Snow squalls move in during winter, dropping visibility to near zero and forcing pilots to hold or even sometimes scrub missions.
But weather is seldom a concern, Rafferty said.
“We always dress for the weather, and we’re up against the jet when we’re working EOR,” he said.
A bigger concern is working EOR at night.
Portable lighting equipment carts, called lightalls, are rolled to the EOR to provide illumination for crews launching night sorties.
Still, “there’s less visibility at night,” Rafferty said. “The work is more difficult then.”
Tech Sgt. Shane Holmes, a 15-year Air Force veteran from Durant, Okla., is the EOR’s noncommissioned officer in charge. He says EOR troops look for many things before giving the pilot a salute: “critical defects like leaks, panels that didn’t get closed or pins that didn’t get pulled that should have. If they don’t do something right, the sortie can be scrubbed.”
Up to a half-dozen F-16s can be lined up at EOR for missions. Troops have from one to five minutes to look each one over before aircraft are launched.
“Things move pretty quickly when nothing is wrong, but sometimes a problem may show up that may or may not be taken care of at EOR,” he said.
Winter at Misawa brings a seasonal hazard that EOR troops look for: ice damage.
When atmospheric conditions are just right — a combination of air temperature and humidity — ice can form on the lip of the F-16’s engine air intake in the 10 minutes or so it takes to taxi from the fighter squadrons to EOR.
“If ice builds up thick enough, it can break off and be ingested into the engine,” said Senior Master Sgt. Dan Otterness, assistant maintenance supervisor of the 35th Aircraft Maintenance Squadron.
If the ice manages to get past the engine’s first internal stage, Otterness said, it could wreak havoc with the thousands of small vanes on spinning discs further inside the engine, relegating the engine, and the mission, to history.
“If ice builds to thicker than a quarter of an inch, we tell the pilot to shut down the engine so the ice can be broken loose,” he said.
That adds about 30 minutes to getting aircraft off the ground.
“It doesn’t happen often, maybe once a month during December and January,” he said. “It’s worst during February.”
EOR troops also may notice a safety defect that could put the aircraft and its pilot at risk, such as tires showing red cord, indicating they’re worn.
Holmes says that rarely happens.
“Less than 5 percent of sorties are canceled due to safety issues found at EOR,” he said.
EOR troops gather at one of two small buildings — Holmes jokingly refers to them as “estates” — near each end of Misawa’s runway.
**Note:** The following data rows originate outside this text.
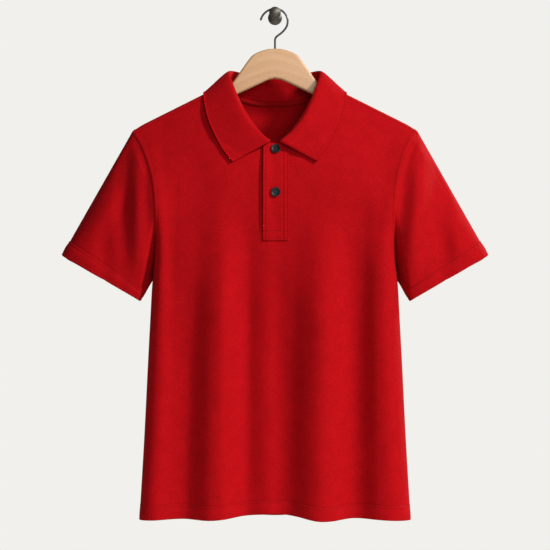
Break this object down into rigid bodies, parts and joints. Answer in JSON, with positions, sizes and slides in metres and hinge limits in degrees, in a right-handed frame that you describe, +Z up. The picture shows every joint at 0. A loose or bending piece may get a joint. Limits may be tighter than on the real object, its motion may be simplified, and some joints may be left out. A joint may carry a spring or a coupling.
{
  "type": "polo shirt on a wooden hanger and wall peg",
  "caption": "Short-sleeved pique polo shirt with a rib collar and a buttoned placket, hanging open and unworn on a wooden hanger hooked over a wall peg.",
  "frame": {"origin": "centre of the wall peg's back face, on the wall", "axes": "+Y into the wall, so the shirt's front faces -Y; +Z up; +X to the wearer's left, the viewer's right"},
  "size_m": [0.6742, 0.128, 0.8104],
  "materials": {
    "red_pique": "matt knitted cotton pique",
    "red_rib": "matt flat-knitted cotton rib",
    "button_resin": "satin cast resin",
    "beech": "satin varnish",
    "dark_steel": "darkened wire",
    "pewter": "dark satin"
  },
  "bodies": {
    "root": {"front_panel": "red_pique", "back_panel": "red_pique", "sleeve_left": "red_pique", "sleeve_right": "red_pique", "placket_top": "red_pique", "placket_under": "red_pique", "collar": "red_rib", "neck_tape": "red_rib", "button_upper": "button_resin", "button_lower": "button_resin", "hanger_body": "beech", "hanger_hook": "dark_steel", "wall_peg": "pewter"}
  },
  "joints": []
}
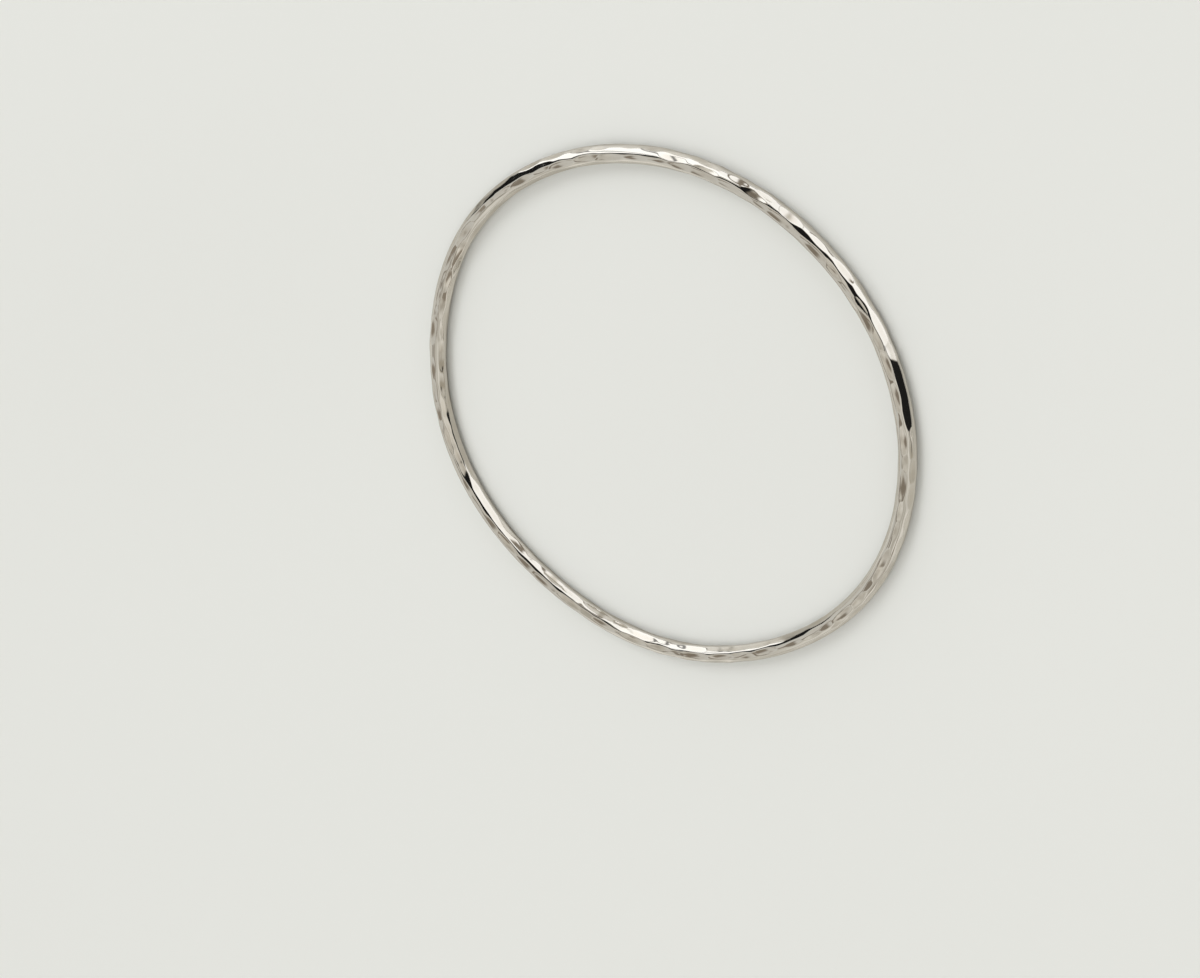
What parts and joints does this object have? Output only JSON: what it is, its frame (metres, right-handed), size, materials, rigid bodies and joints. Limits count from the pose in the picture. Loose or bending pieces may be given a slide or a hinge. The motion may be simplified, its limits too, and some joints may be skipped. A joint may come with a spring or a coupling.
{
  "type": "bangle",
  "caption": "Closed round bangle of hammered, polished silver wire, worn round the wrist and shown lying flat on its side.",
  "frame": {"origin": "the hoop's axis, at the level of the surface that the bangle lies on", "axes": "+Z along the hoop's axis, up from that surface; X and Y across the hoop"},
  "size_m": [0.0697, 0.0697, 0.0022],
  "materials": {
    "silver": null
  },
  "bodies": {
    "root": {"hammered_hoop": "silver"}
  },
  "joints": []
}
Prevailing wind conditions determine from which end of the east-west runway pilots take off — meaning that EOR troops sometimes must jump into a van and hustle to the opposite end.
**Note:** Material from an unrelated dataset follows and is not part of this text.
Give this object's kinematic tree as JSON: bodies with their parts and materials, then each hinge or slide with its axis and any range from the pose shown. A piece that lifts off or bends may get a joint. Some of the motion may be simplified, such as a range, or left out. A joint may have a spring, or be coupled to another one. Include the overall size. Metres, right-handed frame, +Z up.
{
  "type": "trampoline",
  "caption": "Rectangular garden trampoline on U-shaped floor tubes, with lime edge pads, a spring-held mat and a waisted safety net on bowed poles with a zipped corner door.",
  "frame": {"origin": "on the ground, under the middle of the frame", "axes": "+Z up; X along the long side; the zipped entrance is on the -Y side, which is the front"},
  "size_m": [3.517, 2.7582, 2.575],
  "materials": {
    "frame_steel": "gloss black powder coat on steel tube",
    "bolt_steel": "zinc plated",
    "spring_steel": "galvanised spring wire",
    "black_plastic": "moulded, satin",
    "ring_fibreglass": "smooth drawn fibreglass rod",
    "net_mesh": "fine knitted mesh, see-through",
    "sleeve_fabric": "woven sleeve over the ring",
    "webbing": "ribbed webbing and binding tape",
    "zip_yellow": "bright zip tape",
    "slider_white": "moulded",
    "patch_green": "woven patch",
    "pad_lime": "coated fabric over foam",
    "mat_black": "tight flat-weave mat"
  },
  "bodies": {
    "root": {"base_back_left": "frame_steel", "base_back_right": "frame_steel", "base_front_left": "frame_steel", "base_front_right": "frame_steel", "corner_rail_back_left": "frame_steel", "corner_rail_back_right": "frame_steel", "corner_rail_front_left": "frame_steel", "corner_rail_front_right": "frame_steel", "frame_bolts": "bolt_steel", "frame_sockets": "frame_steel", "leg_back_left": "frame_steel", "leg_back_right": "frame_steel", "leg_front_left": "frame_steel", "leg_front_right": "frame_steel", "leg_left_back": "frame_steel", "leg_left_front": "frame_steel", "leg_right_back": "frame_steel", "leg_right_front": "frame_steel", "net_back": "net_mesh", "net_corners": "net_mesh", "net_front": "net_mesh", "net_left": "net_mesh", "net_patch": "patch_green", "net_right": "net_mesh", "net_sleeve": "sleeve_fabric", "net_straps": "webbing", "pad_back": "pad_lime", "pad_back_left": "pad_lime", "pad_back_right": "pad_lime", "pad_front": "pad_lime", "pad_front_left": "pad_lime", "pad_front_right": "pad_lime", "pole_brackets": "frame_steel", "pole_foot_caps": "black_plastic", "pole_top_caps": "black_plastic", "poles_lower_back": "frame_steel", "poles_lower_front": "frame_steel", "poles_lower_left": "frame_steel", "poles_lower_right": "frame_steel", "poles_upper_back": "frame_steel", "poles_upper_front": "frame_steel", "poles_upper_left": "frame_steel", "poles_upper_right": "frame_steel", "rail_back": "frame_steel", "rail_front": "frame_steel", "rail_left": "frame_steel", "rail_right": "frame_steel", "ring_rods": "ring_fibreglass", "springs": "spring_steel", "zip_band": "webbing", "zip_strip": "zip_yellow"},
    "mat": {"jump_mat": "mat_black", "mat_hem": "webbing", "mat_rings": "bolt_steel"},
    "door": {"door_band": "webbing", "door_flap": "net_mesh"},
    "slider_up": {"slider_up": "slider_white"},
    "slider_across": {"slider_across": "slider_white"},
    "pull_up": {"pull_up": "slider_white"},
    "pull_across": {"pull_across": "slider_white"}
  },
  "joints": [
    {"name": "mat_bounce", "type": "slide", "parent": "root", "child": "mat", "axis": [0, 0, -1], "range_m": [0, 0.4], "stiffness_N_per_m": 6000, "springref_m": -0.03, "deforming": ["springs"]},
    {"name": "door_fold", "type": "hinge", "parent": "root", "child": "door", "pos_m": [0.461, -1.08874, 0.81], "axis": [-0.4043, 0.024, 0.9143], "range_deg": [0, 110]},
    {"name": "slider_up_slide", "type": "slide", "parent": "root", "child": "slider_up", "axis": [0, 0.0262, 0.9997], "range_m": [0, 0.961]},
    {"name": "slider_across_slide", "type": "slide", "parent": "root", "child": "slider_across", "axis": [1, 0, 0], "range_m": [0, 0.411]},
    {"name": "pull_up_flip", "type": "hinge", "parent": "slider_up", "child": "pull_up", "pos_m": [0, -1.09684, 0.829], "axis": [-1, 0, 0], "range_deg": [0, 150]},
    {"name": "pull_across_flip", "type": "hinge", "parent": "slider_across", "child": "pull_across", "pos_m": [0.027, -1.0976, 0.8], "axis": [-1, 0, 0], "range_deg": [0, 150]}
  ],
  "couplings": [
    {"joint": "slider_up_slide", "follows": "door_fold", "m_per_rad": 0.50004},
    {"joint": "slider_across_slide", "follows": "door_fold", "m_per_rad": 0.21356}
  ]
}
Far from luxurious, the buildings shout “utility.”
Each one houses coffee pots for a hot cup of brew and a refrigerator holding cold drinks. There’s a television set, facsimile machine, telephone and a well-used sofa.
Otterness said things can get hectic for crews if an F-16 returns with a problem.
“Munitions that didn’t drop off the aircraft, hot brakes or a fuel leak can complicate things,” he said. “It gets pretty busy when emergency response crews all show up; the response time is pretty amazing.”
Working beside crew dogs are weapons loaders, such as Senior Airman Laura Quiroz. She makes sure inert munitions slung on rails underneath F-16 wings are ready for each mission.
“I look for defects that might have been missed when munitions are loaded,” said Quiroz, 23, from Demmitt, Texas. She’s called “Q” by most of her co-workers.
Pins that keep munitions securely fastened to the aircraft while on the ground must be pulled at EOR so they fall away when the pilot punches a button on his cockpit control stick.
Quiroz works with two other “weapons” troops at EOR, each assigned to do a specific job.
“We arm the loads from the fuselage outward when they leave, and [disarm] them from the outside in when they return,” Quiroz said. “We’re very critical to the mission.”
She dismissed Misawa’s bitter weather. “I worked 14 jets today. I got pretty sweaty at times,” said “Q,” who hopes to be looking at EOR crews someday from a different perspective.
“Becoming an F-16 pilot is a goal of mine.”